[begin Data listing]
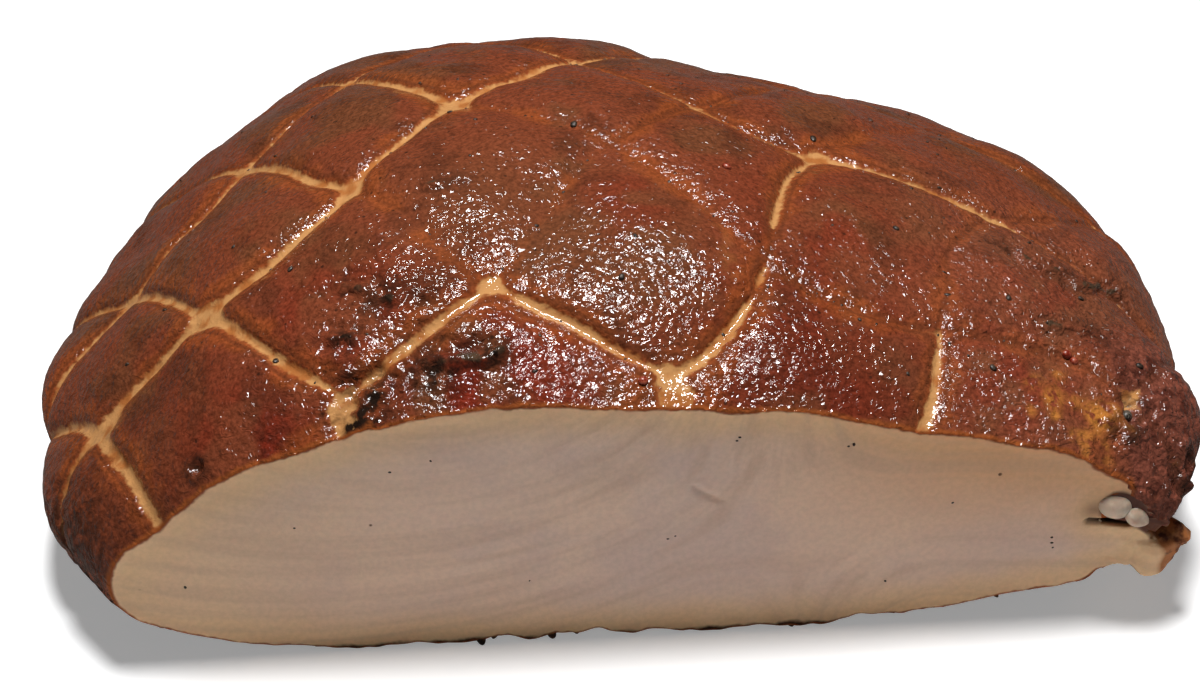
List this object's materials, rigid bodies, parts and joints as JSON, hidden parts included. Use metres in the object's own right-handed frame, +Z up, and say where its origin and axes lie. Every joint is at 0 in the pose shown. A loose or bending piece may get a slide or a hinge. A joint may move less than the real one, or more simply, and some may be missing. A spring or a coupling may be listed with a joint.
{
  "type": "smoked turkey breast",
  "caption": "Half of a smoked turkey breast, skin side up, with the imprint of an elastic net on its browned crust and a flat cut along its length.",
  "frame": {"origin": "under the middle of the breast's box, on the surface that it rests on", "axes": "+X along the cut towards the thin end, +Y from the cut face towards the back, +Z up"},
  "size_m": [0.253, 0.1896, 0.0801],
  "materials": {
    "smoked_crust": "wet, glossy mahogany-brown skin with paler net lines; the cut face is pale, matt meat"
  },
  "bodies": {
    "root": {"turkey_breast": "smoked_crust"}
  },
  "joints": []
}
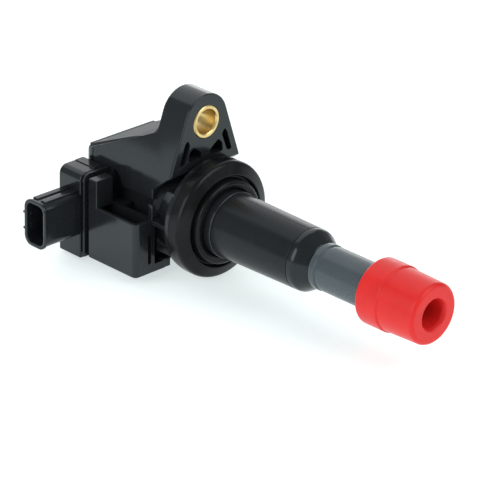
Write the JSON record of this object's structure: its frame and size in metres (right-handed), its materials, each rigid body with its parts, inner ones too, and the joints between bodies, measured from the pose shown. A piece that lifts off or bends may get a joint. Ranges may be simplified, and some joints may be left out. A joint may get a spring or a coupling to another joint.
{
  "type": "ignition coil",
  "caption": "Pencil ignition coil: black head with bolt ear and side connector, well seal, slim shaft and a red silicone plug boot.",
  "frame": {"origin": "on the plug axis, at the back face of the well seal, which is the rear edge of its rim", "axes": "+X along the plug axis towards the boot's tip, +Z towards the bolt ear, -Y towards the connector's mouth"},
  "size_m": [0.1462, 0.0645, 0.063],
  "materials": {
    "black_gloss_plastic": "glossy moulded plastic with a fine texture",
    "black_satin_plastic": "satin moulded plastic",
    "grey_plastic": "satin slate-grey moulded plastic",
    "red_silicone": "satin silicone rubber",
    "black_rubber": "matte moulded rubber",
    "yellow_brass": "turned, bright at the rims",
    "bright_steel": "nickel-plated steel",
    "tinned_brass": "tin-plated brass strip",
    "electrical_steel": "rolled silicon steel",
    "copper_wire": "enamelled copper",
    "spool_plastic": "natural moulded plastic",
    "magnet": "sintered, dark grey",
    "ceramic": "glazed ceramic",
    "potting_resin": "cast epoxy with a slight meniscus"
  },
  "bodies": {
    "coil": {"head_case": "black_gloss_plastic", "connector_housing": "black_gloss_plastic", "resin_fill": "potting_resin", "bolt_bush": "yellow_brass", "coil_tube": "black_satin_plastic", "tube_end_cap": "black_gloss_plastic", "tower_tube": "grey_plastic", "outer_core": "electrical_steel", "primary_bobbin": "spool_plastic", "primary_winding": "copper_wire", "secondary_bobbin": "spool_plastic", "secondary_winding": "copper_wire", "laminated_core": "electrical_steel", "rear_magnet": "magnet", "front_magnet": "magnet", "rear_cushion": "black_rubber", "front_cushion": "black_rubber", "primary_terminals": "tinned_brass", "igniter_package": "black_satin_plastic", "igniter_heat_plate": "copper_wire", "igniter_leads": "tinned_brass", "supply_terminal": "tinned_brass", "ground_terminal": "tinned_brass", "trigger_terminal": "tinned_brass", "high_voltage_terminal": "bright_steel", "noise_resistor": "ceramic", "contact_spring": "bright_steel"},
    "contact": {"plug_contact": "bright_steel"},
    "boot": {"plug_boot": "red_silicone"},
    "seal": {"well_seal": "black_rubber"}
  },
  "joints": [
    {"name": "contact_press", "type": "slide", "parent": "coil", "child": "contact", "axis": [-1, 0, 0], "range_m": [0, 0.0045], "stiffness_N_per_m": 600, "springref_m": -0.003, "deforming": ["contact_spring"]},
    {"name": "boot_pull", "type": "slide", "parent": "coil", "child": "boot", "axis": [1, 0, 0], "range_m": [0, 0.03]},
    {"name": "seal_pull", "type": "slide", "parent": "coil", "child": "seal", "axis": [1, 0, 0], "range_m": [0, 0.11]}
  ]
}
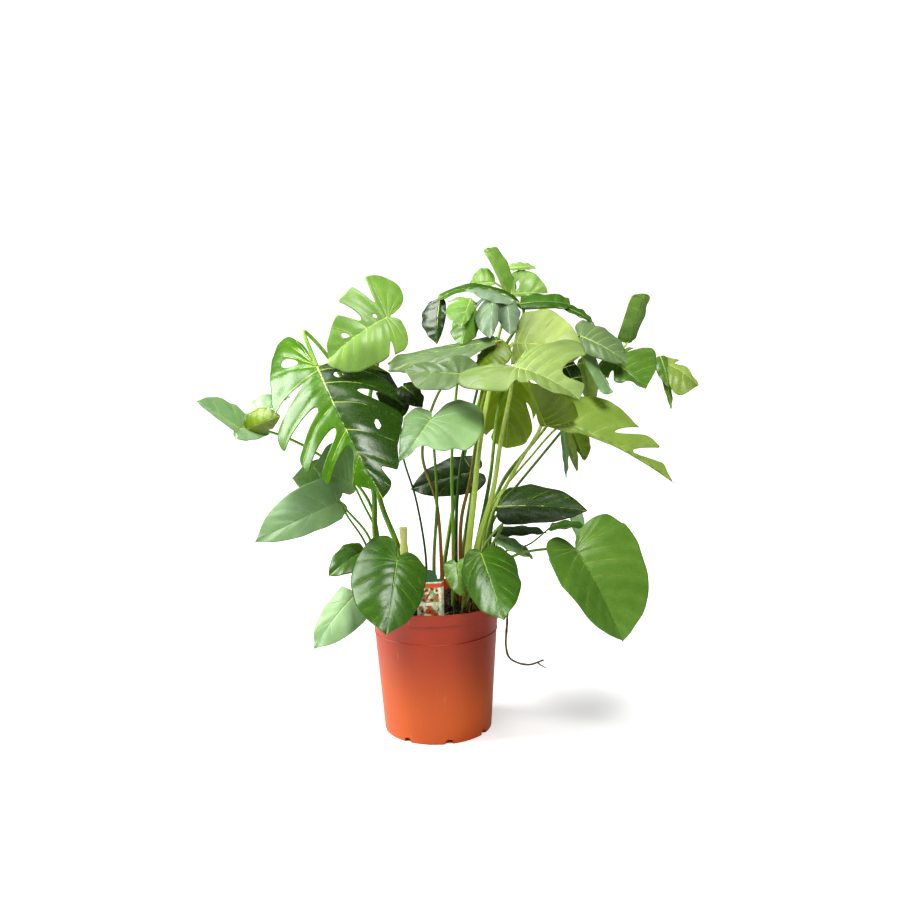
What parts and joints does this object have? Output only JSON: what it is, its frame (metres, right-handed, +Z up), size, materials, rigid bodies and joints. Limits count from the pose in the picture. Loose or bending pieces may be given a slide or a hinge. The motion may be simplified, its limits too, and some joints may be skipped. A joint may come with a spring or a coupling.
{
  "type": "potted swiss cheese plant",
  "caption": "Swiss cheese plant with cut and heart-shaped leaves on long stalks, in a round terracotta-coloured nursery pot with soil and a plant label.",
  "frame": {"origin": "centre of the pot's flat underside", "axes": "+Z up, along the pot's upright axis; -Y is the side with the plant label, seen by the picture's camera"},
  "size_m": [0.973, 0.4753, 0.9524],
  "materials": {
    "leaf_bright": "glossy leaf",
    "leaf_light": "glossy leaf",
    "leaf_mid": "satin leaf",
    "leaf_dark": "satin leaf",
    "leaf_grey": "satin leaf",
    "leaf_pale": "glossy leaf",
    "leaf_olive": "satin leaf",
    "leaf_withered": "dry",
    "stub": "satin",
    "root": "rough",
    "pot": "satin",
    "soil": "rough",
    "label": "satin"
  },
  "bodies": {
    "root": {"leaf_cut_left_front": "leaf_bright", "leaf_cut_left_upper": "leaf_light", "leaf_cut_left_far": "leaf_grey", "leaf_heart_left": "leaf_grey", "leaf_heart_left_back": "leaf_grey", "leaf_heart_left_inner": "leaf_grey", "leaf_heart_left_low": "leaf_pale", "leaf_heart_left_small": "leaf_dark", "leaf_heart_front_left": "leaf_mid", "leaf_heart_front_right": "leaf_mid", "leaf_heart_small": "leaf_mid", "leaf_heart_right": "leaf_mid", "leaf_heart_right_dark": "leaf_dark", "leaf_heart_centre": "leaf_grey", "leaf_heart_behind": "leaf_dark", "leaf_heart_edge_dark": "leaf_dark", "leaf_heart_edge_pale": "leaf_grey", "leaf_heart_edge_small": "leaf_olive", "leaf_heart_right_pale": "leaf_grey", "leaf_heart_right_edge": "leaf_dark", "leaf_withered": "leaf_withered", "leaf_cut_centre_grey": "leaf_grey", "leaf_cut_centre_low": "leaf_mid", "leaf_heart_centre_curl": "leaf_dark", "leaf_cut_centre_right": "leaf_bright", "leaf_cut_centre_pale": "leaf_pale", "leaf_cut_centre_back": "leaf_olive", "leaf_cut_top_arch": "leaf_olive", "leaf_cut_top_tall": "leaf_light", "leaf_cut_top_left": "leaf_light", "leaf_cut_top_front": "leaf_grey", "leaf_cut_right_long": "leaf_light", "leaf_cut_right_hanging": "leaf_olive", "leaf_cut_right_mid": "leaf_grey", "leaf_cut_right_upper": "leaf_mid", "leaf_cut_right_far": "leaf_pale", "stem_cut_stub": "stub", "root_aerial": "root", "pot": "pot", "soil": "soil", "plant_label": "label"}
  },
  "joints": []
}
[end Data listing]
[begin Data listing]
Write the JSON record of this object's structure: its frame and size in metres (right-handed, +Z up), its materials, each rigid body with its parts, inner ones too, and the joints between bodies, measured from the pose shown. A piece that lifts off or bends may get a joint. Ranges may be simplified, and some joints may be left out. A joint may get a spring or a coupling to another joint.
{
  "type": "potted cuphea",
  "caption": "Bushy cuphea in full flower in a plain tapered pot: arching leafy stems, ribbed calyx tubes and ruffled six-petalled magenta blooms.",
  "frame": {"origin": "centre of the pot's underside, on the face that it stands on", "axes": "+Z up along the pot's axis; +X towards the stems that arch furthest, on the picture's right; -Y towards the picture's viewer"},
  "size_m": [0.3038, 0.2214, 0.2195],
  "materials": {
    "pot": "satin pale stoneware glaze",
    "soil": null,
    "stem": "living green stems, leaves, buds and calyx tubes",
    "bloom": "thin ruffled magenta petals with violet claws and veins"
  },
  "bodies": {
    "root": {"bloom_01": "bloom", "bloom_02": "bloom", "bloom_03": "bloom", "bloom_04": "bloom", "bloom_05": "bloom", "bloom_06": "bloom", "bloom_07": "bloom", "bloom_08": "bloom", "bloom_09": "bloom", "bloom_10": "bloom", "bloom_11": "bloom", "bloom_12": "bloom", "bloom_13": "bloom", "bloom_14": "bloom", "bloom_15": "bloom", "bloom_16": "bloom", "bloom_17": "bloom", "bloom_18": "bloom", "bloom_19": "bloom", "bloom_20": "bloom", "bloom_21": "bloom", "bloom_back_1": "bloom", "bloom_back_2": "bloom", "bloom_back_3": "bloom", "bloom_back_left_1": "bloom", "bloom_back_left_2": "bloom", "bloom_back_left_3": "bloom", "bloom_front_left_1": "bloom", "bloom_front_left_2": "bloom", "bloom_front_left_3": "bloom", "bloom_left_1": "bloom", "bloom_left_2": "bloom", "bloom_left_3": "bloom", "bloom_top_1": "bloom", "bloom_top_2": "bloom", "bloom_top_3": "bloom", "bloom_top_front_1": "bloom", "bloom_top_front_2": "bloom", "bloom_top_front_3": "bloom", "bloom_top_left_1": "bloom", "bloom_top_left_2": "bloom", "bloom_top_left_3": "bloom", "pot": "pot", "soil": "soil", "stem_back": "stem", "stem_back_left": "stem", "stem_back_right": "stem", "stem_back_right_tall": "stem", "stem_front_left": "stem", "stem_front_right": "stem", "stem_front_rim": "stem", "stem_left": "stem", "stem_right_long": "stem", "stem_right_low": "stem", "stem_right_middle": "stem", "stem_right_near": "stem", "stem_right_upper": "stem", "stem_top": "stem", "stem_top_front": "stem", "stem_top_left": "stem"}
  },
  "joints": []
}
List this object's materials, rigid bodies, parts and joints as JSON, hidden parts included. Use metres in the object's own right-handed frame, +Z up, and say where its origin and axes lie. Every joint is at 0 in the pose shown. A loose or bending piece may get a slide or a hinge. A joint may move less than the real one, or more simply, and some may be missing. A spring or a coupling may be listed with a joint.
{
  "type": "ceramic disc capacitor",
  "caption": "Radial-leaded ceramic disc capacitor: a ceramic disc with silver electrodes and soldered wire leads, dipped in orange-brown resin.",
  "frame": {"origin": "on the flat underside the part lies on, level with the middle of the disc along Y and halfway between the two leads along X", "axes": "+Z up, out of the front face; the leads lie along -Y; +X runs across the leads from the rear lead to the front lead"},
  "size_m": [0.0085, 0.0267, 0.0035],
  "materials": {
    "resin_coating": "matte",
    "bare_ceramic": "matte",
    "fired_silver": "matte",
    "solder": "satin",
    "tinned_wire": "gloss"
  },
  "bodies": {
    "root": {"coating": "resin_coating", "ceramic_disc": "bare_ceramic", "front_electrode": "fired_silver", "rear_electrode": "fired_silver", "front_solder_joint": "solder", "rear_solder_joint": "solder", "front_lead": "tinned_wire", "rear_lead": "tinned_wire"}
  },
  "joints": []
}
[end Data listing]
# Exercise prompt
Look for the word "structure" and return every line where it occurs.

# Written answer
Write the JSON record of this object's structure: its frame and size in metres (right-handed), its materials, each rigid body with its parts, inner ones too, and the joints between bodies, measured from the pose shown. A piece that lifts off or bends may get a joint. Ranges may be simplified, and some joints may be left out. A joint may get a spring or a coupling to another joint.
Write the JSON record of this object's structure: its frame and size in metres (right-handed, +Z up), its materials, each rigid body with its parts, inner ones too, and the joints between bodies, measured from the pose shown. A piece that lifts off or bends may get a joint. Ranges may be simplified, and some joints may be left out. A joint may get a spring or a coupling to another joint.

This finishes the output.